For a team making their 11th straight World Cup appearance, simply getting out of the group shouldn't be viewed as some incredible achievement anymore. That's the standard.
The real question is what happens after that.
This Can’t Just Be A Farewell Tour
Whether anyone wants to say it out loud or not, this feels a lot like Son Heung-min's last great World Cup opportunity. Maybe he plays in another one. Maybe he doesn't. But he's 33 now, and it's hard not to look at this tournament as the final chapter of his career where he's unquestionably the guy South Korea is building around.
That shouldn't make this a farewell tour.

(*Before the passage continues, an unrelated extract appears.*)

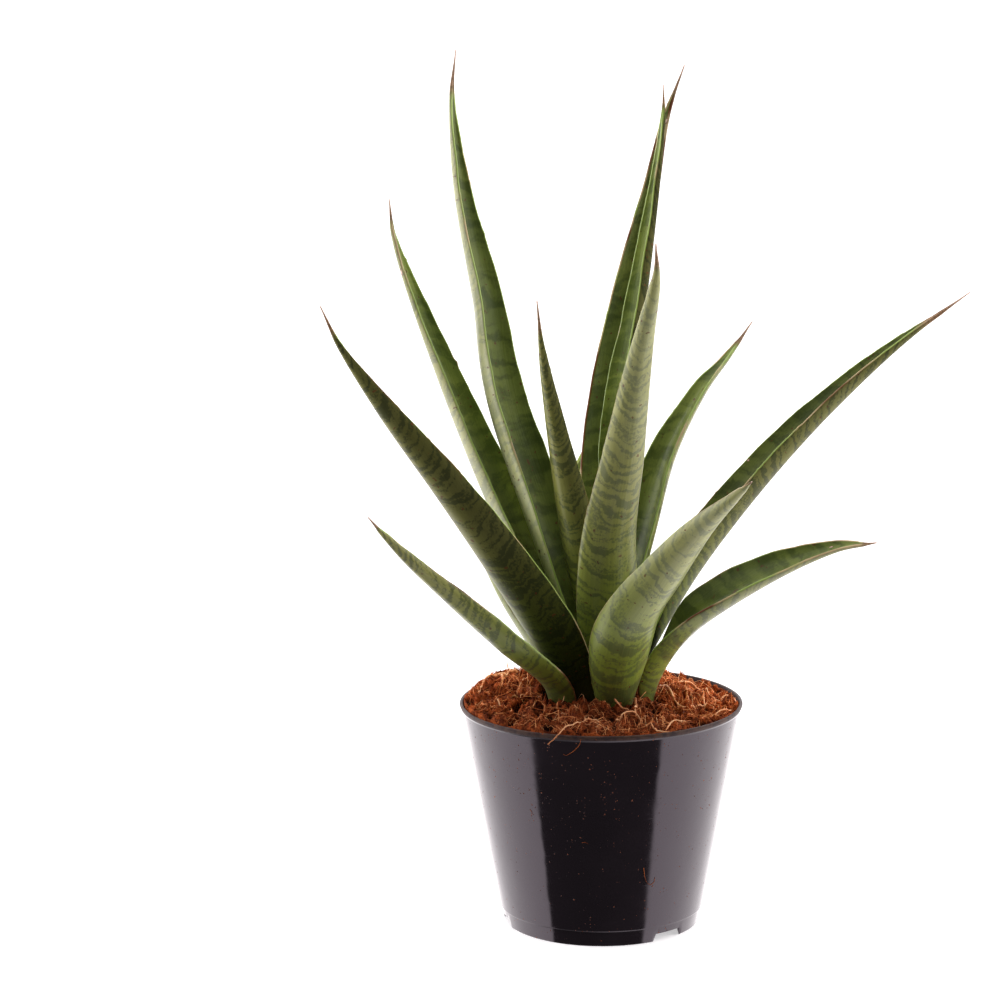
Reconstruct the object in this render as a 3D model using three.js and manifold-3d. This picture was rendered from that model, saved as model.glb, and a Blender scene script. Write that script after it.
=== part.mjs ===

Son has already earned his place in South Korean soccer history. He doesn't need a World Cup to validate anything. He doesn't need one last magical moment to prove who he is. That's all been established years ago.
What he does deserve is a team that's capable of making this tournament about more than him.
Because if South Korea goes out and every conversation afterward is about whether Son did enough, they'll have missed the point. The bigger question should be whether the rest of the team gave him enough help. That's what separates good international teams from teams that are just happy to have a superstar.
The talent is there. The experience is there. The draw is manageable enough. Nobody's asking South Korea to win the whole thing. But asking them to make some noise? Asking them to reach the knockout rounds and give somebody a difficult night? That's completely reasonable.
For that to happen, though, this has to become bigger than one star carrying a nation on his back.